--- Records shown ---

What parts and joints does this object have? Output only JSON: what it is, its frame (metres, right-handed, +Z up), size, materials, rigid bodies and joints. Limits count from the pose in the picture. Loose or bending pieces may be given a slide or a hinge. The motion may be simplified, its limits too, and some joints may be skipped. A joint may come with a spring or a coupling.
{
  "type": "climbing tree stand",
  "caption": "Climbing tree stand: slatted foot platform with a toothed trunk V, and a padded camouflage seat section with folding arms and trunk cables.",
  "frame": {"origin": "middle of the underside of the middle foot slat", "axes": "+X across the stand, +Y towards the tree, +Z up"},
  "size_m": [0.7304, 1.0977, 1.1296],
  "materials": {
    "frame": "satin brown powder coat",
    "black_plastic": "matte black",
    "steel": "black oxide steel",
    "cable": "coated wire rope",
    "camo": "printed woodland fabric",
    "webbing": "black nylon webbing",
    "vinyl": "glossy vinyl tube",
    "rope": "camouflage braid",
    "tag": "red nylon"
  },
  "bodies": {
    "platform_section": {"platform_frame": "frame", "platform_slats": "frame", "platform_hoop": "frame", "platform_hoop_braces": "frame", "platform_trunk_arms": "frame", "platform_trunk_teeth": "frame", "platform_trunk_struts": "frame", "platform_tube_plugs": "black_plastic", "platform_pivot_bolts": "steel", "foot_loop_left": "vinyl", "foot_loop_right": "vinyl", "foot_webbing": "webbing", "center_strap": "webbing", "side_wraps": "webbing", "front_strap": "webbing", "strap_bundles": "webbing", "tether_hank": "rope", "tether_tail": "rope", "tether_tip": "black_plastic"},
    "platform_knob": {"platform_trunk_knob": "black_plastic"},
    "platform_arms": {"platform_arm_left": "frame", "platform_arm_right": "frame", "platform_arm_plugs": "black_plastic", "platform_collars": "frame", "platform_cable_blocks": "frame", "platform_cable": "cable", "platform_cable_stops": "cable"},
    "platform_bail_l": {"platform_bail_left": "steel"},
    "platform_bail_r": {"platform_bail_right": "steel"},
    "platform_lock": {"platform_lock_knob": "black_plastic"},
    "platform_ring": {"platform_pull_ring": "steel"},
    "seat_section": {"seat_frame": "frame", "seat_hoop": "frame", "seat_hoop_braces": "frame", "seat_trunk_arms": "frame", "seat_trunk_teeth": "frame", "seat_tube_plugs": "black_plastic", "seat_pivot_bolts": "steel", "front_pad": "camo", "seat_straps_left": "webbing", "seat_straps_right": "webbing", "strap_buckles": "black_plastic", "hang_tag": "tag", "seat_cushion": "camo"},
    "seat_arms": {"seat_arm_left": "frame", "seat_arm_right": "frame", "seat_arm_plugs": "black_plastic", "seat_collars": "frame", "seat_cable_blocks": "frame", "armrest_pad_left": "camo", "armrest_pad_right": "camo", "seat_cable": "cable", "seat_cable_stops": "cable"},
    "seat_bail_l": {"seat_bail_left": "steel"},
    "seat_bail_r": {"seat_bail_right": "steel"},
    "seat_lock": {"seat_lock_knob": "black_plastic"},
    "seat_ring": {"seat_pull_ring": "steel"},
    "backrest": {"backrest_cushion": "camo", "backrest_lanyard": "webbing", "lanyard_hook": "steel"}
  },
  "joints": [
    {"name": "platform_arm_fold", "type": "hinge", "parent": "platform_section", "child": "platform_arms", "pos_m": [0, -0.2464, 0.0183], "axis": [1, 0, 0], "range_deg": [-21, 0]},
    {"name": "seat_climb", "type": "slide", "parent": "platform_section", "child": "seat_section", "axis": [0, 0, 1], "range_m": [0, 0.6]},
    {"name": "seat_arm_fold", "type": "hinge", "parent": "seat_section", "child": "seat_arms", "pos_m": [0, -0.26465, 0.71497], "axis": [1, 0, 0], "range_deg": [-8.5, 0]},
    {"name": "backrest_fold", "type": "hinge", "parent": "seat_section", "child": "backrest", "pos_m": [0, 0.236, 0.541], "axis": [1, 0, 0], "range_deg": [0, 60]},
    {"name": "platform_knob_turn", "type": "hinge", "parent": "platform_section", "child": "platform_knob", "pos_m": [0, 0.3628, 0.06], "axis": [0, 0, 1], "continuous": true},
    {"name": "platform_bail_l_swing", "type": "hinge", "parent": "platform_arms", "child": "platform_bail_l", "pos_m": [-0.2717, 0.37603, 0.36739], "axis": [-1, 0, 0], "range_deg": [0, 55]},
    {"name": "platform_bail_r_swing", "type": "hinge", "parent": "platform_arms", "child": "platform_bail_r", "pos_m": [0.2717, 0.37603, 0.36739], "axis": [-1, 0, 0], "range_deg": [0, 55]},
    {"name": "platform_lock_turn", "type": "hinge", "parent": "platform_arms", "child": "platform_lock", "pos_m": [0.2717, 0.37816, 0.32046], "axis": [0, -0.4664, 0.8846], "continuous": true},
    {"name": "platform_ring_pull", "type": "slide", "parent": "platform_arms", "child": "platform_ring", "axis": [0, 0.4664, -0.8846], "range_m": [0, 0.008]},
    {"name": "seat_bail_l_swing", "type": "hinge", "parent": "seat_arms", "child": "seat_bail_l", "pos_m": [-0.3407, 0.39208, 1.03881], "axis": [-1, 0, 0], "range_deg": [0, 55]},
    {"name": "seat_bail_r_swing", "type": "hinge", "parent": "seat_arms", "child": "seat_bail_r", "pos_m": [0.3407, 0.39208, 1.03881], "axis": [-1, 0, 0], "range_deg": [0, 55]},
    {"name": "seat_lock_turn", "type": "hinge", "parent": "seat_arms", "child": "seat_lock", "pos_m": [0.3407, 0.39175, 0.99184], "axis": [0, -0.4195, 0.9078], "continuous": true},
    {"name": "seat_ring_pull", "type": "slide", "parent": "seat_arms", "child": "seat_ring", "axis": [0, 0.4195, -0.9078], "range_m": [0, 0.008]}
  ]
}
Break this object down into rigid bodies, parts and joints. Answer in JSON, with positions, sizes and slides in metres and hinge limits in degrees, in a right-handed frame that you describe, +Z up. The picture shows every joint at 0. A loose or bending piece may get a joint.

---
--- Records shown ---

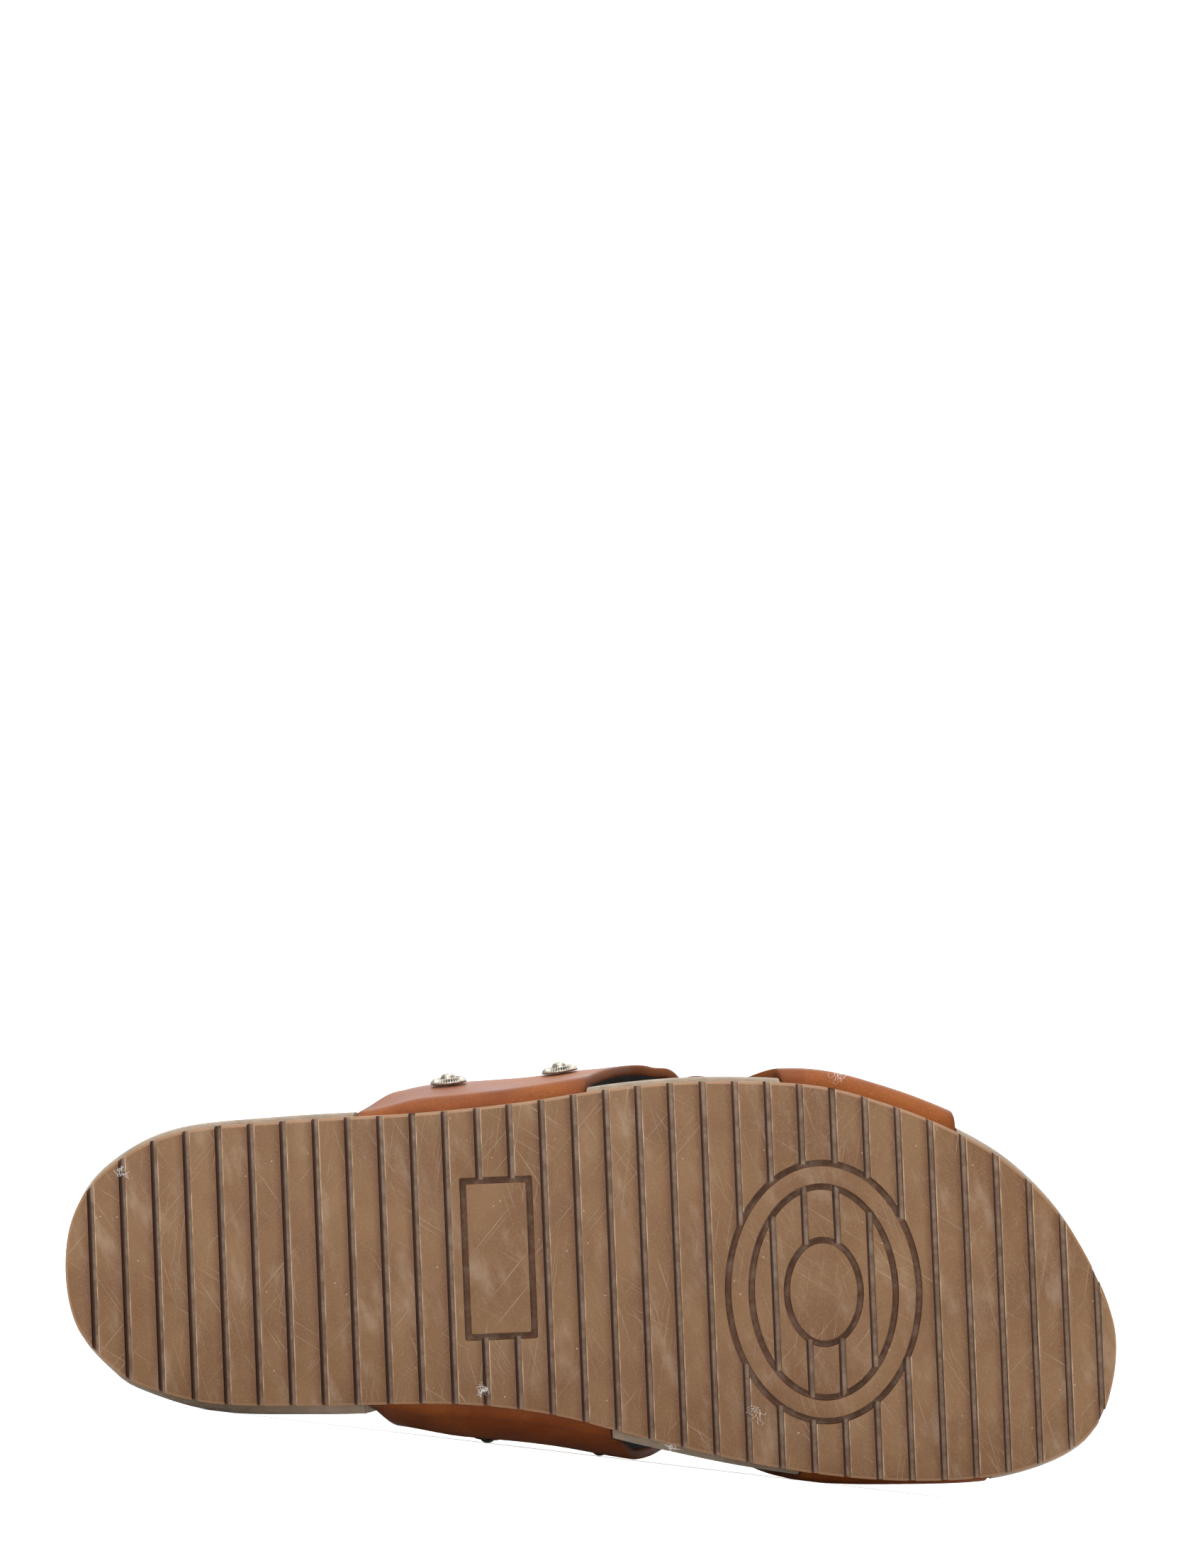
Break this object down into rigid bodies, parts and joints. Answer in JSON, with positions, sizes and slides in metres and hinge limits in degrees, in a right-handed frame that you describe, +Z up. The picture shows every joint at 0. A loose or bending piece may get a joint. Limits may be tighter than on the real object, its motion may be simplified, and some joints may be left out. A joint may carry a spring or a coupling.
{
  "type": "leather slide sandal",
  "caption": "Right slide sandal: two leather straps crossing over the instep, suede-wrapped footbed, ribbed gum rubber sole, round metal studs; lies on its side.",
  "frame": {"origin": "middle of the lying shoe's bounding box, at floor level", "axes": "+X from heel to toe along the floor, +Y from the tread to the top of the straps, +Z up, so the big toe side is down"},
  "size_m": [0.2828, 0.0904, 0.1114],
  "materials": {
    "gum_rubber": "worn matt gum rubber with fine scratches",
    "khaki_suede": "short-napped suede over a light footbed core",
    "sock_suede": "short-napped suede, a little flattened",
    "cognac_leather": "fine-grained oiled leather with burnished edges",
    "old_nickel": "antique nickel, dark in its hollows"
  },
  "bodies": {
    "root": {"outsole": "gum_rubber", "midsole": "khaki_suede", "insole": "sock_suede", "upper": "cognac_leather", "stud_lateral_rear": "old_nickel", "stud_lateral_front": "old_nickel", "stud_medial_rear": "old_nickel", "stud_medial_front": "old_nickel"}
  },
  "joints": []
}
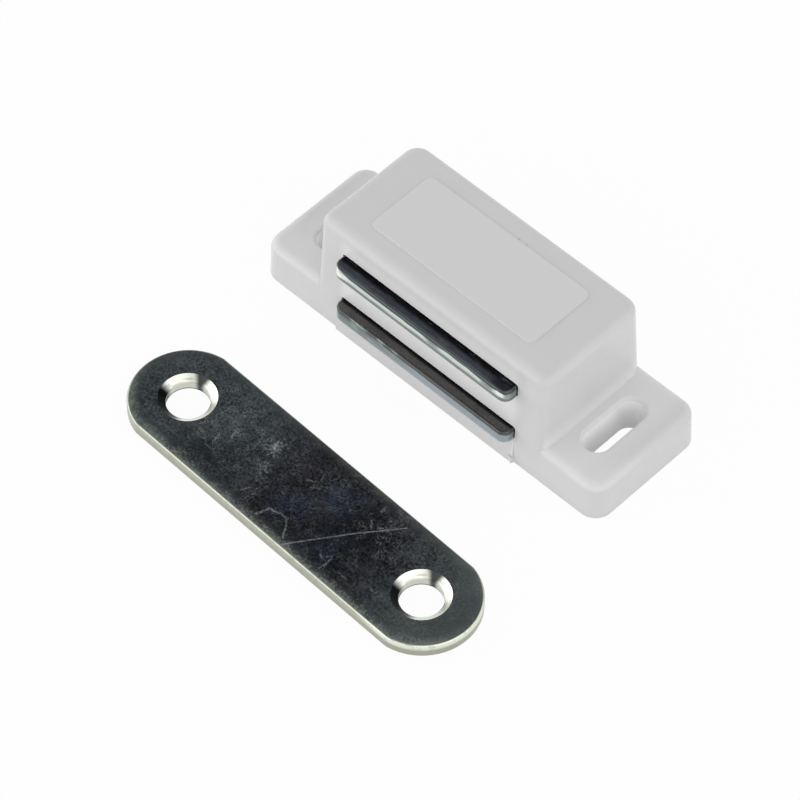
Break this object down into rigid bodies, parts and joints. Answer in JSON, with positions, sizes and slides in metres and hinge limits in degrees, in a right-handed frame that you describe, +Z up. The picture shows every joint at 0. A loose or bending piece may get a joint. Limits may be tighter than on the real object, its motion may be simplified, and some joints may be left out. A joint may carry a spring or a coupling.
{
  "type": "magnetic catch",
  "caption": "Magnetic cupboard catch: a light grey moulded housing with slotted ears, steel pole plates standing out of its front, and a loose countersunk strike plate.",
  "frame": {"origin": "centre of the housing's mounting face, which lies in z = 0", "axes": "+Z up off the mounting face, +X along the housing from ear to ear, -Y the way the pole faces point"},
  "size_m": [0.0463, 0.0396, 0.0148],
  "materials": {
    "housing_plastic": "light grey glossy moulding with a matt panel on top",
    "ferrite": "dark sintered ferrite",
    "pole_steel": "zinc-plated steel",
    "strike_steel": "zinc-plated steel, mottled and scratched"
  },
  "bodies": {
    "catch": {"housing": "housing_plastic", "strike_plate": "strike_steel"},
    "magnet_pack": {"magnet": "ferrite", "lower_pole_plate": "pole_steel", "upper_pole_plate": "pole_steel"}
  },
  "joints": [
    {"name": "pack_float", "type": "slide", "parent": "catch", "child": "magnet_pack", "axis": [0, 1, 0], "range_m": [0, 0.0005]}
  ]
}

---

Task brief
Copy out each line in the preceding records that contains "from".

The completed task
What parts and joints does this object have? Output only JSON: what it is, its frame (metres, right-handed, +Z up), size, materials, rigid bodies and joints. Limits count from the pose in the picture. Loose or bending pieces may be given a slide or a hinge. The motion may be simplified, its limits too, and some joints may be skipped. A joint may come with a spring or a coupling.
  "frame": {"origin": "middle of the lying shoe's bounding box, at floor level", "axes": "+X from heel to toe along the floor, +Y from the tread to the top of the straps, +Z up, so the big toe side is down"},
  "frame": {"origin": "centre of the housing's mounting face, which lies in z = 0", "axes": "+Z up off the mounting face, +X along the housing from ear to ear, -Y the way the pole faces point"},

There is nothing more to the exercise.